The Centre for Extended Working Life was approached by DIG professors Therese Egeland and Inger Stensaker as they wanted to apply to the Norwegian Research Council for a project into the “silver economy”. They have stayed on as a partner since.

Turning Silver into Gold

Firms that continue to operate with outdated assumptions about age, value, and innovation risk are overlooking one of the most significant growth opportunities of our time.

A provocative insight emerging from recent DIG research is that older workers may be better positioned—not worse—to leverage generative AI ( Lauen & Kvinge, 2025). While younger workers are often seen as “digital natives,” senior workers can be understood as “problem natives.” They possess deeper contextual understanding, enabling them to better interpret, challenge, and refine AI-generated outputs. Rather than viewing seniors as technology laggards, firms should recognize them as critical actors in AI-driven transformation.
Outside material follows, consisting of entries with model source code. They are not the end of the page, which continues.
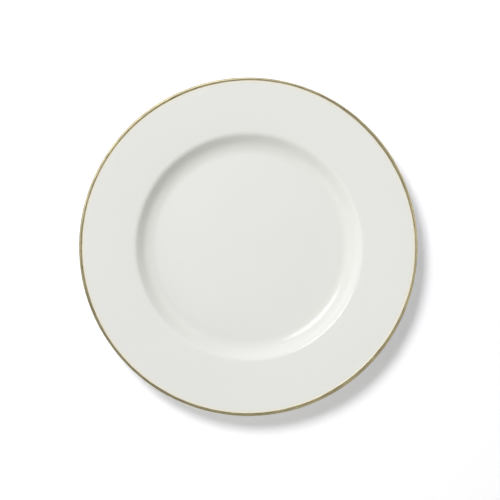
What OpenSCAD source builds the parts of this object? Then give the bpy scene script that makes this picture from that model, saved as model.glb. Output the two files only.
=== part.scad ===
// China dinner plate with a broad flange, a foot ring and a gold line round its lip.
// The plate stands on z = 0 with its axis on the Z axis. All lengths are in millimetres.

/* [Plate] */
// Diameter of the glazed plate
plate_d = 270; // [255:1:290]
// Height of the glazed lip above the table
plate_h = 21; // [19.6:0.1:24]
// Thickness of the lip, which is fully rounded
lip_t = 2.6; // [2:0.1:3.2]

/* [Well and flange] */
// Diameter at which the shoulder's slope would meet the flange if the bend were sharp
well_d = 180.7; // [174:0.1:188]
// Height of the well's floor above the table
floor_h = 6.4; // [6:0.1:7]
// Height of the flange at its inner end
flange_h = 15.4; // [14:0.1:16]
// Thickness of the plate at the flange's inner end
flange_t = 3.9; // [3.4:0.1:4.4]
// Steepest slope of the shoulder in degrees
shoulder_slope = 46; // [38:1:48]
// Radius of the curve from the floor up to the shoulder
floor_round = 16.8; // [12:0.2:20]
// Radius of the curve from the shoulder out to the flange
flange_round = 6.8; // [4:0.2:10]

/* [Foot and base] */
// Diameter of the foot ring at the middle of its bearing face
foot_d = 157; // [155:1:160]
// Width of the foot ring at the table
foot_w = 3.2; // [2.8:0.1:4]
// Height of the foot ring on its outer side
foot_h = 2.5; // [2.2:0.1:3]
// Height of the hollow base above the table
base_h = 2.5; // [2.2:0.1:3]
// How far each side of the foot ring leans out from the table up
foot_lean = 0.8; // [0.4:0.1:1.2]
// Height to which the foot ring is wiped bare of glaze
bare_h = 0.8; // [0.6:0.1:1.2]

/* [Glaze and decoration] */
// Thickness of the glaze film
glaze_t = 0.2; // [0.12:0.02:0.24]
// Thickness of the gold band and of the mark under the base
gilt_t = 0.1; // [0.06:0.02:0.12]
// Width of the gold band on the upper side, measured in from the lip
gilt_front = 2.7; // [2:0.1:4]
// Width of the gold band on the underside
gilt_back = 1.4; // [1.2:0.1:3]
// Diameter of the mark under the base
mark_d = 22; // [16:1:30]
// Number of dots in the mark
mark_dots = 8; // [5:1:12]

/* [Hidden] */
$fn = 180;
// Largest turn in degrees between two points on a rounded corner
arc_step = 4;
// Fillets between the flange and the shoulder on the underside, at the foot's root, inside the
// foot ring and at the edges of its bearing face
under_round = 10;
root_round = 3;
recess_round = 1.6;
foot_edge = 0.5;
// Line width of the mark's ring, the radius of its dots' circle as a share of its own, and the
// diameters of the dots and of the disc in the middle
mark_line = 0.5;
mark_dots_at = 0.62;
mark_dot_d = 1.5;
mark_disc_d = 4;
// Largest share of the shoulder's length that its two curves may take up
curve_share = 0.97;
// Room by which a cutting shape runs past what it cuts
past = 1;

plate_r = plate_d / 2;
flange_end = [well_d / 2, flange_h];
// The floor's plane and the shoulder's slope meet here
floor_end = [well_d / 2 - (flange_h - floor_h) / tan(shoulder_slope), floor_h];
// The flange's upper side runs from the shoulder to a tangent of the lip's round
lip_c = [plate_r - lip_t / 2, plate_h - lip_t / 2];
lip_way = lip_c - flange_end;
flange_slope = atan2(lip_way.y, lip_way.x) + asin(lip_t / 2 / norm(lip_way));
lip_top = [plate_r, flange_h + (plate_r - well_d / 2) * tan(flange_slope)];
lip_under = [plate_r, plate_h - lip_t];
// The curves at both ends of the shoulder shrink together where they wouldn't fit on it
shoulder_len = (flange_h - floor_h) / sin(shoulder_slope);
curves_len = floor_round * tan(shoulder_slope / 2)
    + flange_round * tan((shoulder_slope - flange_slope) / 2);
curve_fit = min(1, curve_share * shoulder_len / curves_len);
// The underside's bend lies square across the section from the bend above it
bend_slope = (shoulder_slope + flange_slope) / 2;
under_end = flange_end + flange_t * [sin(bend_slope), -cos(bend_slope)];
foot_out = (foot_d + foot_w) / 2;
foot_in = (foot_d - foot_w) / 2;
// Middle of the floor's thickness
floor_mid_h = (base_h + floor_h) / 2;

// Corners of the glazed section, from the axis out over the top and back underneath. Each is
// [radius, height, fillet, 1 if the side that follows it is glazed or else 0].
corners = [
    [0, floor_h, 0, 1],
    [floor_end.x, floor_end.y, curve_fit * floor_round, 1],
    [flange_end.x, flange_end.y, curve_fit * flange_round, 1],
    [lip_top.x, lip_top.y, lip_t / 2, 1],
    [lip_under.x, lip_under.y, lip_t / 2, 1],
    [under_end.x, under_end.y, under_round, 1],
    [foot_out + foot_lean, foot_h, root_round, 1],
    [foot_out, 0, foot_edge, 0],
    [foot_in, 0, foot_edge, 1],
    [foot_in - foot_lean, base_h, recess_round, 1],
    [0, base_h, 0, 0],
];

function row(i) = corners[(i + len(corners)) % len(corners)];
function corner(i) = [row(i)[0], row(i)[1]];
function left_of(v) = [-v.y, v.x];
function turned(v, a) = [v.x * cos(a) - v.y * sin(a), v.x * sin(a) + v.y * cos(a)];

// Direction of the side that leaves corner i, and its outward shift when the section grows
function side(i) = (corner(i + 1) - corner(i)) / norm(corner(i + 1) - corner(i));
function shift(i, grow) = grow * row(i)[3];

// Corner i of the section grown by grow: where its two shifted sides meet
function grown(i, grow) = let (
    a = left_of(side(i - 1)),
    b = left_of(side(i)),
    by_a = shift(i - 1, grow) * [b.y, -b.x],
    by_b = shift(i, grow) * [-a.y, a.x]
) corner(i) + (by_a + by_b) / cross(a, b);

// Points of corner i's fillet on the grown section. A fillet keeps its centre as the section
// grows, except where one side stays in place.
function fillet(i, grow) = let (
    a = side(i - 1),
    turn = atan2(cross(a, side(i)), a * side(i)),
    grows = shift(i - 1, grow) == shift(i, grow) ? grow : 0,
    radius = row(i)[2] - sign(turn) * grows,
    start = grown(i, grow) - a * radius * tan(abs(turn) / 2),
    centre = start + left_of(a) * sign(turn) * radius,
    steps = ceil(abs(turn) / arc_step)
) row(i)[2] == 0
    ? [grown(i, grow)]
    : [for (k = [0:steps]) centre + turned(start - centre, turn * k / steps)];

// Section of the plate, grown outwards from the glaze's surface by grow
module section(grow) {
    polygon([for (i = [0:len(corners) - 1]) each fillet(i, grow)]);
}

// Section of a film that lies between two grown sections
module film(inner, outer) {
    difference() {
        section(outer);
        section(inner);
    }
}

// The fired body, with its bearing face bare
module china_body() {
    color("#efe8da")
        rotate_extrude()
            section(-glaze_t);
}

// Glaze over the front, round the lip and down to the foot ring's bare edge
module main_glaze() {
    color("#e4e5e0")
        rotate_extrude()
            difference() {
                film(-glaze_t, 0);
                translate([-past, -past])
                    square([foot_d / 2 + past, floor_mid_h + past]);
                translate([-past, -past])
                    square([plate_r + past, bare_h + past]);
            }
}

// Glaze on the hollow base, down to the foot ring's bare edge
module base_glaze() {
    color("#e2e3de")
        rotate_extrude()
            intersection() {
                film(-glaze_t, 0);
                translate([0, bare_h])
                    square([foot_d / 2, floor_mid_h - bare_h]);
            }
}

// Gold on the glaze, over the lip from the upper side to the underside
module gold_rim_band() {
    color("#b9a566")
        rotate_extrude()
            intersection() {
                film(0, gilt_t);
                polygon([
                    [plate_r - gilt_front, plate_h + past],
                    [plate_r + past, plate_h + past],
                    [plate_r + past, plate_h - lip_t - past],
                    [plate_r - gilt_back, plate_h - lip_t - past],
                ]);
            }
}

// Mark on the base's glaze: a fine ring round a circle of dots and a disc
module backstamp() {
    color("#a8935a")
        translate([0, 0, base_h - gilt_t])
            linear_extrude(gilt_t) {
                difference() {
                    circle(d = mark_d);
                    circle(d = mark_d - 2 * mark_line);
                }
                for (k = [0:mark_dots - 1])
                    rotate(360 * k / mark_dots)
                        translate([mark_dots_at * mark_d / 2, 0])
                            circle(d = mark_dot_d);
                circle(d = mark_disc_d);
            }
}

china_body();
main_glaze();
base_glaze();
gold_rim_band();
backstamp();
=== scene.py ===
import math

import bpy
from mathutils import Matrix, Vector, noise


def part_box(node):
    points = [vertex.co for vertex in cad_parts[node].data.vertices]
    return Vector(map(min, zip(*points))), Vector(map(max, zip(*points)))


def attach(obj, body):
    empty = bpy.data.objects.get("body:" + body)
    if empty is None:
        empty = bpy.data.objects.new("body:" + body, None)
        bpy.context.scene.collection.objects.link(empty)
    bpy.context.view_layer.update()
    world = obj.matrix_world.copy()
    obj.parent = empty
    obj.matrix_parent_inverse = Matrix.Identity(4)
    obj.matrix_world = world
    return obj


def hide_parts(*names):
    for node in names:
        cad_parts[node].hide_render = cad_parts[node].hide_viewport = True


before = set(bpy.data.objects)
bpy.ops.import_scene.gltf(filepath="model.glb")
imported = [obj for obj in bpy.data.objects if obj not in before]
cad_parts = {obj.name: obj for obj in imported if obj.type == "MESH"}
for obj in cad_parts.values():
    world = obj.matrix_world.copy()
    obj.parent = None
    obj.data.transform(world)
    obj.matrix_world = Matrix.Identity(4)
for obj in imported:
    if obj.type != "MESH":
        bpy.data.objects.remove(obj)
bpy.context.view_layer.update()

# ---------------------------------------------------------------------------------------
# Sizes, in metres. The plate stands on z = 0 with its axis on the Z axis.
# ---------------------------------------------------------------------------------------
MM = 0.001

# From the frame
_, body_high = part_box("china_body")
_, glaze_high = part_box("main_glaze")
base_low, base_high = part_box("base_glaze")
PLATE_R = glaze_high.x
PLATE_H = glaze_high.z
GLAZE_T = PLATE_R - body_high.x
BARE_H = base_low.z
BASE_Z = base_high.z - GLAZE_T

# The section's driving dimensions, as the CAD model has them
LIP_T = 2.6 * MM
WELL_R = 90.35 * MM
FLOOR_Z = 6.4 * MM
FLANGE_Z = 15.4 * MM
FLANGE_T = 3.9 * MM
SHOULDER_SLOPE = math.radians(46)
FLOOR_ROUND = 16.8 * MM
FLANGE_ROUND = 6.8 * MM
UNDER_ROUND = 10 * MM
FOOT_R = 78.5 * MM
FOOT_W = 3.2 * MM
FOOT_Z = 2.5 * MM
FOOT_LEAN = 0.8 * MM
ROOT_ROUND = 3 * MM
RECESS_ROUND = 1.6 * MM
FOOT_EDGE = 0.5 * MM

# The gold band: how far it reaches in from the lip on each side, and its greatest thickness
GOLD_FRONT = 2.7 * MM
GOLD_BACK = 1.4 * MM
GOLD_T = 0.05 * MM
GOLD_LIFT = 0.002 * MM        # least height above the glaze
GOLD_SINK = 0.02 * MM         # how far the band's hidden side lies under the glaze's surface
FRONT_THINS = 0.25 * MM       # how far in from its front edge the band thins out
BACK_THINS = 0.35 * MM
# Slow waves of the brushed line's front edge: how many go round, their size and their phase in
# degrees. These values weren't chosen by hand: a scratch script computed them from the radius of
# the line in the photo
FRONT_WAVES = (2, 0.19 * MM, 68), (3, 0.15 * MM, -40), (4, 0.20 * MM, -59), (5, 0.14 * MM, 12)

# Where the brush stroke's end overlaps its start, how far to either side, how much wider the
# line is there, and how much thicker as a share of its thickness
OVERLAP_AT = math.radians(300)
OVERLAP_HALF = math.radians(5)
OVERLAP_WIDER = 0.18 * MM
OVERLAP_THICKER = 0.5

SHADED_POOL_R = 80.5 * MM    # middle of the concave bend, where the glaze pools and where painted shade darkens it

AROUND = 360          # steps round the axis
BODY = "root"         # the one body of a part with no joints


# ---------------------------------------------------------------------------------------
# The section: straight sides joined by fillets, which can be grown outwards
# ---------------------------------------------------------------------------------------
def flat(r, z):
    return Vector((r, z))


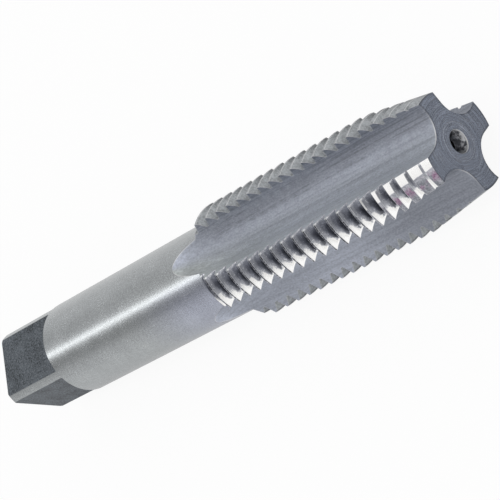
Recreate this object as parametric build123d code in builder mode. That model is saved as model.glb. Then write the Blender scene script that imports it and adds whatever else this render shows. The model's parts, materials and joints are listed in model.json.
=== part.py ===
from build123d import *
from math import acos, atan2, cos, degrees, hypot, radians, sin, tan
import os

# Four-flute hand tap for a right-hand 60 degree thread, 7/8 inch with nine threads per inch.
# It is ground from one bar: threaded and fluted front, round shank, driving square.
# It lies on the crests of two neighbouring lands, with one flute facing down.
# The axis runs along X with the nose at +X, and the lowest crests touch Z = 0.

# Thread
thread_diameter = 22.225
inch = 25.4
threads_per_inch = 9
flank_angle = 30
crest_share = 0.125
root_share = 0.17
thread_length = 57.1
thread_end_angle = 45
thread_start_angle = 184

# Shank and driving square
overall_length = 119.06
shank_diameter = 17.70
square_width = 13.60
square_length = 15.88
square_end_break = 0.30

# Flutes: a round bottom of one radius, with a straight back that runs out to the next land
flute_count = 4
web_diameter = 10.0
flute_radius = 4.60
flute_opening = 59.8

# The grinding wheel leaves each flute in a rising curve, leaning towards the heel
wheel_radius = 60.0
wheel_start = 42.0
wheel_lean = 17.0

# Tapered start of the thread, relieved behind each cutting edge
chamfer_threads = 4
nose_diameter = 18.80
chamfer_relief = 0.42

# Centre holes in both ends
centre_rim_diameter = 4.20
centre_pilot_diameter = 2.00
centre_depth = 4.80
centre_angle = 60

# How far the cutting shapes and the comb of teeth reach past what is kept
overcut = 1.0
land_overcut = 16
spare_teeth = 2

pitch = inch / threads_per_inch
crest_radius = thread_diameter / 2
shank_radius = shank_diameter / 2
crest_width = pitch * crest_share
root_width = pitch * root_share
flank_width = (pitch - crest_width - root_width) / 2
root_radius = crest_radius - flank_width / tan(radians(flank_angle))

# In a flute's section, angles start at the direction of its round bottom's centre
flute_centre = web_diameter / 2 + flute_radius
edge_cosine = (crest_radius**2 + flute_centre**2 - flute_radius**2) / (2 * crest_radius * flute_centre)
cutting_edge = degrees(acos(edge_cosine))
heel = flute_opening - cutting_edge
land_width = 360 / flute_count - flute_opening

# The tap is cut about the X axis, with one flute's opening straight down
nose = Plane(origin=(overall_length / 2, 0, 0), x_dir=(0, 1, 0), z_dir=(1, 0, 0))
square_end = Plane(origin=(-overall_length / 2, 0, 0), x_dir=(0, 1, 0), z_dir=(-1, 0, 0))
tap_axis = Axis(nose.origin, nose.z_dir)
lowest_flute = 270 - flute_opening / 2 + cutting_edge


def crosswise(angle, behind_nose=0):
    """A section plane, its x turned about the axis by an angle that starts at +Y."""
    centre = nose.origin - nose.z_dir * behind_nose
    return Plane(origin=centre, x_dir=(0, cos(radians(angle)), sin(radians(angle))), z_dir=nose.z_dir)


def lengthwise(angle, centre=nose.origin):
    """A plane along the axis: x points to the nose, y outward at an angle that starts at +Y."""
    return Plane(origin=centre, x_dir=nose.z_dir, z_dir=(0, -sin(radians(angle)), cos(radians(angle))))


# One flute: its section is carried straight from beyond the nose to where the wheel rises,
# and from there up the wheel's curve, until it has left the shank.
heel_x = crest_radius * cos(radians(heel))
heel_y = crest_radius * sin(radians(heel))
heel_reach = hypot(flute_centre - heel_x, heel_y)
back_slope = atan2(heel_y, heel_x - flute_centre) + acos(flute_radius / heel_reach)
back_foot = (flute_centre + flute_radius * cos(back_slope), flute_radius * sin(back_slope))
outside = flute_centre + flute_radius
back_stretch = outside / heel_reach
back_end = (
    back_foot[0] + (heel_x - back_foot[0]) * (1 + back_stretch),
    back_foot[1] + (heel_y - back_foot[1]) * (1 + back_stretch),
)

# The rise is a curve of the wheel's radius. Its last point is clear of the crests.
leaning = crosswise(lowest_flute + wheel_lean)
flute_section = crosswise(lowest_flute, wheel_start)
rise_start = flute_section.from_local_coords((flute_centre, 0, 0))
rise_radius = wheel_radius - flute_radius
rise_needed = (crest_radius + overcut - web_diameter / 2) / cos(radians(wheel_lean))
rise_angle = acos(1 - rise_needed / wheel_radius)
wheel_plane = Plane(
    origin=rise_start + leaning.x_dir * rise_radius, x_dir=-leaning.x_dir, z_dir=-leaning.y_dir
)

with BuildPart() as flute:
    with BuildSketch(flute_section) as section:
        with Locations((flute_centre, 0)):
            Circle(flute_radius)
        with BuildLine():
            Polyline((flute_centre, 0), back_foot, back_end, (outside, 0), close=True)
        make_face()
    extrude(amount=wheel_start + overcut)
    with BuildLine(wheel_plane) as rise:
        Bezier(
            (rise_radius, 0),
            (rise_radius, rise_radius * tan(rise_angle / 2)),
            (rise_radius * cos(rise_angle), rise_radius * sin(rise_angle)),
        )
    sweep(section.sketch, path=rise.line)

# One land's share of the tapered start. Its cone is turned about an axis shifted towards the
# cutting edge, so that the crests fall away from that edge to the heel.
chamfer_length = chamfer_threads * pitch
chamfer_slope = (thread_diameter - nose_diameter) / 2 / chamfer_length
chamfer_reach = chamfer_length + chamfer_relief / chamfer_slope + overcut
chamfer_radius = (nose_diameter - chamfer_relief) / 2
relief_shift = chamfer_relief / 2 / sin(radians(land_width / 2))
land_middle = lowest_flute - cutting_edge - land_width / 2
relief_centre = nose.origin + crosswise(land_middle).y_dir * relief_shift
ring_outside = crest_radius + relief_shift + overcut

with BuildPart() as chamfer_ring:
    with BuildSketch(lengthwise(land_middle - land_width, relief_centre)) as ring:
        with BuildLine():
            Polyline(
                (overcut, chamfer_radius - chamfer_slope * overcut),
                (overcut, ring_outside),
                (-chamfer_reach, ring_outside),
                (-chamfer_reach, chamfer_radius + chamfer_slope * chamfer_reach),
                close=True,
            )
        make_face()
    revolve(axis=Axis(relief_centre, nose.z_dir), revolution_arc=2 * land_width)

# The teeth of a land stand in a row like a comb. The comb's outline is carried round the land
# along the thread's helix, a little past both of the land's sides.
comb_angle = land_middle - land_width / 2 - land_overcut
comb_arc = land_width + 2 * land_overcut
comb_floor = shank_radius - overcut
first_crest = pitch * (spare_teeth - (thread_start_angle - comb_angle) % 360 / 360)
tooth_count = int(thread_length / pitch) + 2 * spare_teeth
comb_outline = [(first_crest, comb_floor)]
for tooth in range(tooth_count):
    crest = first_crest - tooth * pitch
    comb_outline.append((crest + crest_width / 2, crest_radius))
    comb_outline.append((crest - crest_width / 2, crest_radius))
    comb_outline.append((crest - crest_width / 2 - flank_width, root_radius))
    comb_outline.append((crest + crest_width / 2 + flank_width - pitch, root_radius))
comb_outline.append((first_crest - tooth_count * pitch, comb_floor))
climb = Helix(pitch=pitch, height=pitch * comb_arc / 360, radius=crest_radius)
climb = crosswise(comb_angle) * climb

with BuildPart() as comb:
    with BuildSketch(lengthwise(comb_angle)):
        with BuildLine():
            Polyline(comb_outline, close=True)
        make_face()
    sweep(path=climb, is_frenet=True)

with BuildPart() as ground_bar:
    # Along the thread, each land lies a share of the pitch nearer the nose than the last
    for land in range(flute_count):
        turn = 360 / flute_count * land
        add(comb.part.rotate(tap_axis, turn).moved(Location(nose.z_dir * (pitch * turn / 360))))

    # The thread is cut square at the nose and bevelled where it ends on the shank
    bevel = (crest_radius + overcut - shank_radius) / tan(radians(thread_end_angle))
    with BuildSketch(lengthwise(0)) as blank:
        with BuildLine():
            Polyline(
                (0, 0),
                (0, crest_radius + overcut),
                (bevel - thread_length, crest_radius + overcut),
                (-thread_length, shank_radius),
                (-thread_length, 0),
                close=True,
            )
        make_face()
    revolve(axis=tap_axis, mode=Mode.INTERSECT)

    # Round bar through the whole length, with the square milled on its end
    with BuildSketch(nose) as bar:
        Circle(shank_radius)
    extrude(amount=-overall_length)
    chamfer(faces().sort_by(Axis.X)[0].edges(), square_end_break)
    with BuildSketch(square_end) as flats:
        Circle(shank_radius + overcut)
        Rectangle(square_width, square_width, mode=Mode.SUBTRACT)
    extrude(amount=-square_length, mode=Mode.SUBTRACT)

    for land in range(flute_count):
        add(flute.part.rotate(tap_axis, land * 360 / flute_count), mode=Mode.SUBTRACT)
        add(chamfer_ring.part.rotate(tap_axis, land * 360 / flute_count), mode=Mode.SUBTRACT)

    with Locations(nose, square_end):
        CounterSinkHole(
            radius=centre_pilot_diameter / 2,
            counter_sink_radius=centre_rim_diameter / 2,
            depth=centre_depth,
            counter_sink_angle=centre_angle,
        )

# The lowest crests lie on the surface at Z = 0
with BuildPart() as tap:
    with Locations((0, 0, -ground_bar.part.bounding_box().min.Z)):
        add(ground_bar.part)

tap.part.label = "tap"
os.makedirs("parts", exist_ok=True)
export_step(tap.part, "parts/tap.step")
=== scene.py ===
import json

import bpy
import numpy as np
from mathutils import Matrix, Vector


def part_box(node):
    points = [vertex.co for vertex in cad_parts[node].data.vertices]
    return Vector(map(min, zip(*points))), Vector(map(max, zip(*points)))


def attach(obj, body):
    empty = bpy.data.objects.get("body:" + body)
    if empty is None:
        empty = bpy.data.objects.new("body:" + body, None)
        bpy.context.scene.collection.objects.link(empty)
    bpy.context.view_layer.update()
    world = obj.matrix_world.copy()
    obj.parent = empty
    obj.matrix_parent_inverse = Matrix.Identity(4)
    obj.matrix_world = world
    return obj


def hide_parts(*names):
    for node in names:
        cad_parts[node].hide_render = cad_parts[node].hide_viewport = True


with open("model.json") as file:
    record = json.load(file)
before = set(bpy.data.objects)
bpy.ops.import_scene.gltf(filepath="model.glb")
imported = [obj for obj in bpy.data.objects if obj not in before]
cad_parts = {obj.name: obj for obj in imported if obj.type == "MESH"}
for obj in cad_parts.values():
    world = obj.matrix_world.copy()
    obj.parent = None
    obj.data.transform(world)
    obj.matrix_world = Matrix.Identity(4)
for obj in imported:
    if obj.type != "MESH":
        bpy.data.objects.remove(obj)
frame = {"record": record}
bpy.context.view_layer.update()
print("stage: frame loaded")

# The tap is worked out in millimetres. In its own lengthwise count the nose is 0 and the square
# end is minus the length. Angles are in degrees about the axis, from +Y. The sizes are the
# part's, but the crests are a hundredth of a millimetre lower, to stay inside the part's box.
tapForm = {
    "length": 119.06,
    "pitch": 25.4 / 9,
    "crestRadius": 11.104,
    "flankAngle": 30.0,
    "crestShare": 0.125,
    "rootShare": 0.17,
    "threadLength": 57.1,
    "threadStartAngle": 184.0,
    "shankRadius": 8.85,
    "squareHalf": 6.8,
    "squareLength": 15.88,
    "squareEndBreak": 0.3,
    "webRadius": 5.0,
    "fluteRadius": 4.6,
    "fluteOpening": 59.8,
    "wheelRadius": 60.0,
    "wheelStart": 42.0,
    "wheelLean": 17.0,
    "chamferTeeth": 4,
    "noseRadius": 9.4,
    "chamferRelief": 0.42,
    "rimRadius": 2.1,
    "pilotRadius": 1.0,
    "centreDepth": 4.8,
    "centreHalfAngle": 30.0,
    "surfaceRows": {"root": 2, "flank": 5, "top": 2, "runOut": 44, "shank": 18, "square": 12, "break": 3,
                    "noseFace": 5, "cone": 6, "pilot": 4, "endFace": 6, "shoulder": 3},
    "surfaceColumns": {"land": 14, "fluteSide": 9, "flat": 11, "strip": 3},
    "edgeBand": 0.12,
    "outlineStart": -60.0,
    "outlinePast": 4.0,
    "outlinePoints": 1500,
    "longestTongue": 20.0,
}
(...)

Firms that continue to design for “decline” will miss the market. A strengths-based approach—emphasizing agency, contribution, and co-creation—is not only more inclusive; it is strategically superior. The Silver Economy is ultimately a test of whether firms can recognize value where they have long been conditioned not to look.

For now, most are still looking the wrong way.

 

References:

Egeland, T., Heinonen, K., & Stensaker, I. G. (2025). The Silver Economy: A Business Perspective on the Aging Society. The Journal of Applied Behavioral Science, 00218863251397563.

Lauen, S. Ø. & Kvinge, E. K. A. (2025). Når konsulenter møter kunstig intelligens: En kvalitativ casestudie av hvordan nyansatte og seniorer opplever kunstig intelligens i arbeidshverdagen. Masterutredning, Norges Handelshøyskole.